In December 1999, after several official task forces had called for more police accountability, the City Council passed ordinances establishing the Office of Professional Accountability within the police department with a civilian director position to oversee internal investigations, establishing a three-member citizen review board, and transforming the IIS auditor position to serve as staff for the OPA Review Board.

However, in June 2000 the City announced an agreement with the Guild that significantly undercut the advances only recently secured in the 1999 ordinances. The agreement not only reinstated the former IIS auditor position (thereby removing the position as the Review Board's staff), it left on the table for further negotiation a number of other important issues regarding the composition and authority of the Review Board.

In January 2001, the City announced that it had settled all but one of these issues, but in November 2001 the public learned that the City's concessions fundamentally weakened the OPA Review Board in several significant areas:

  • the composition of its members
  • the candidate eligibility requirements
  • the process for appointment
  • access to unredacted investigative files
  • confidentiality requirements
  • limits on the Board's authority to request further investigations
  • exclusion of data in public reports regarding officer race, ethnicity, gender

It is difficult to identify any improvements in police accountability that the City obtained by entering the November 2001 Interest Arbitration Award agreement. The City seems to have backed down when it should have been resolute, even if doing so requires arbitration or a challenge to PERC rulings.
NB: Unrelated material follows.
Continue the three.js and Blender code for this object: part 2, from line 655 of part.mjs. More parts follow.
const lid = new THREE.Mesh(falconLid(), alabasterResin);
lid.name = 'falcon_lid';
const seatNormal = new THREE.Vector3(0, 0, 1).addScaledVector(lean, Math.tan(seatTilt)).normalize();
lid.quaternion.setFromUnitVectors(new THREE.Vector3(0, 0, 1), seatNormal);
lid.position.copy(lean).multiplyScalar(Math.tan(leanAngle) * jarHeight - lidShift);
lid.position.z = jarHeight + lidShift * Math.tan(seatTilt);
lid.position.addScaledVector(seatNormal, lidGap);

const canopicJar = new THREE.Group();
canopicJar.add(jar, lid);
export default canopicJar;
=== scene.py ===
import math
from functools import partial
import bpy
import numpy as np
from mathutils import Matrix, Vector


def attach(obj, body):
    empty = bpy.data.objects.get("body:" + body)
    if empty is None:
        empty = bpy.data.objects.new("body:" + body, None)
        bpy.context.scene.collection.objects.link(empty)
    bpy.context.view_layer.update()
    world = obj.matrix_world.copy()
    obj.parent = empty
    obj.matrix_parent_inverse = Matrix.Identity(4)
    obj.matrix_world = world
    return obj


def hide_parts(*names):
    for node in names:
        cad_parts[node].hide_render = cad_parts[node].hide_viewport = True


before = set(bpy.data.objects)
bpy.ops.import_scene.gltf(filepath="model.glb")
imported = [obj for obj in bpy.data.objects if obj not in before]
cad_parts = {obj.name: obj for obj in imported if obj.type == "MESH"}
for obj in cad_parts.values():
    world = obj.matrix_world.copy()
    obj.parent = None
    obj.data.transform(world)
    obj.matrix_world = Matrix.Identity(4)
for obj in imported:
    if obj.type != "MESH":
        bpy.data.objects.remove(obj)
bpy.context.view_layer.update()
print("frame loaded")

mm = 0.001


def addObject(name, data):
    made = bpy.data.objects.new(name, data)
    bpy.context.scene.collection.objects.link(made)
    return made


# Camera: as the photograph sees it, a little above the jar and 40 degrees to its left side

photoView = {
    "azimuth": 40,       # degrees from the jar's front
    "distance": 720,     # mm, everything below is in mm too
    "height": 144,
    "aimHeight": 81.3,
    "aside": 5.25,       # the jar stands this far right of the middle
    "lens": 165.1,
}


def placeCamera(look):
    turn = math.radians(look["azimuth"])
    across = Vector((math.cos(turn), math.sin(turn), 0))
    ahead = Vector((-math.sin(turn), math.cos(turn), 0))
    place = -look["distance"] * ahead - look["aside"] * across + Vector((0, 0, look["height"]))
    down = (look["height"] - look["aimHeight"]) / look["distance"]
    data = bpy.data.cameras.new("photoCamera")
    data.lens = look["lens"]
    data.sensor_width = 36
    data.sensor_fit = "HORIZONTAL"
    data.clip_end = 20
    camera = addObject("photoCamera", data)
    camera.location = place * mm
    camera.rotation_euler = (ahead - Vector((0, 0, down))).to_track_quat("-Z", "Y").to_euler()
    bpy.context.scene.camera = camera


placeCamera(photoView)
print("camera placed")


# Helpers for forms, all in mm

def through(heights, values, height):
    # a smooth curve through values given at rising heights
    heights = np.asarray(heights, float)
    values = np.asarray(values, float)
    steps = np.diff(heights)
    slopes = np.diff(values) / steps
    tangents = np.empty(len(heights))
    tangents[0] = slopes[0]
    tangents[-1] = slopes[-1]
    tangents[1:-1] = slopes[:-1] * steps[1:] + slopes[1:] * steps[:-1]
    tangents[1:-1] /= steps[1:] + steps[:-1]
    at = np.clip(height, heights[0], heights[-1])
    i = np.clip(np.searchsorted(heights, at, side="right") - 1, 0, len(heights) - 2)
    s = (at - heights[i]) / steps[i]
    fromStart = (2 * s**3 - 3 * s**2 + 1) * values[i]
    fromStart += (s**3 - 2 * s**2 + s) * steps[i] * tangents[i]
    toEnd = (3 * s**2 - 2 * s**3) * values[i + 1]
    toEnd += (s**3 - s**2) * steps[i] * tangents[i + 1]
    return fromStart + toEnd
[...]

Recommendations for Upcoming Contract Negotiations

The city should strengthen its authority over police discipline policy by reversing its previous concessions. During the next round of contract negotiations with the Guild, the City should insist upon the following provisions:

  1. Eliminate the Guild's right to file grievances over the composition and function of the OPA Review Board and over confidentiality issues involving the Review Board.
  2. Revise the requirement that no person with a prior felony conviction can serve on the Board, so that persons whose civil rights have been restored are eligible for Review Board service.
  3. Eliminate the Guild's right to conduct background checks on potential Board candidates. Alternatively, if the Guild is allowed to conduct background checks on Board candidates, the City should not provide the Guild with information that goes beyond the stated eligibility requirements (arrests, charges, allegations of criminal conduct, nonconviction data, and "department records of any complaints of police misconduct filed by the candidate"). And, in fairness, apply to the Guild the same penalties for breaching the confidentiality of nonpublic background information as apply to the Review board.
  4. Reinstate the provisions of the June 2000 SPOG contract that recognized the OPA Review Board's power to request further investigation where the Auditor and OPA Director disagree. The final labor agreement forbids the Board from reviewing disputes over classification decisions and, requires that, in order to request further investigation, the Board must find fault with the relevance of witnesses contacted, the evidence collected, or the thoroughness of interviews. This provision, which cuts back on the earlier agreement, is too limiting.
  5. Give the OPA Review Board more than the current 180 days to conduct investigations, and allow time for additional investigations if necessary. The current time limit is insufficient, as noted by Ms. Pailca, especially when one considers that the line review and a considerable number of steps by the Auditor and Director must be completed within this period.
  6. Reinstitute the OPA Review Board's reporting powers regarding race, ethnicity, and gender of complainants and accused officers. The original ordinance established such reporting by the Review Board, but the 2001 Interest Arbitration Award gives the Guild the right to request reopening of negotiations if data collection on complainants and accused officers is the course of action chosen by the City. This provision denigrates the work of the Racial Profiling Taskforce, which is debating data collection procedures and content.
  7. Entrust the OPA Review Board with complete access to unredacted investigation files.
  8. Assert the City's right to implement an effective "early warning system" to identify performance problems without the need to go into collective bargaining.
  9. Require longer retention period for disciplinary material, including written reprimands and OPA files.
  10. Authorize interview of officers prior to the officer's review of the classification report and the identity of the complainant, and amend the "Police Officers' Bill of Rights" accordingly.
  11. Abolish the "contact log" and "supervisory referral" systems and require OPA to more thoroughly review all complaints prior to their classification.
  12. Change the IIS Auditor position to serve as staff for the OPA Review Board (as per December 1999 ordinance).
  13. Expand the time OPA has to review a complaint prior to notifying the officer that an investigation will be conducted.
  14. Limit line commander review and comment to the proposed form of discipline recommended for a sustained complaint, rather than continuing to allow review and comment for all proposed dispositions of investigations (Pailca, June 2001 report).
  15. Require OPA to review allegations of misconduct made outside the complaint process (Pailca, June 2001 report), including tort claims, lawsuits, etc.
  16. Revise Police Officers' Bill of Rights to delete reference to a vested right in past practices.
  17. Adopt formal appeal process for citizens who are dissatisfied with OPA handling of their complaint (Pailca, June 2001 report). We suggest that this role be given to the OPA Review Board.
  18. Create a better system for investigations of shootings aside from the firearms review board and inquests.
  19. Make OPA a City body outside SPD, reporting directly to the Mayor. This would structurally improve OPA's efficacy.

Give OPA Review Board and/or OPA subpoena powers and other independent investigative powers, including the authority to recommend disposition of complaints.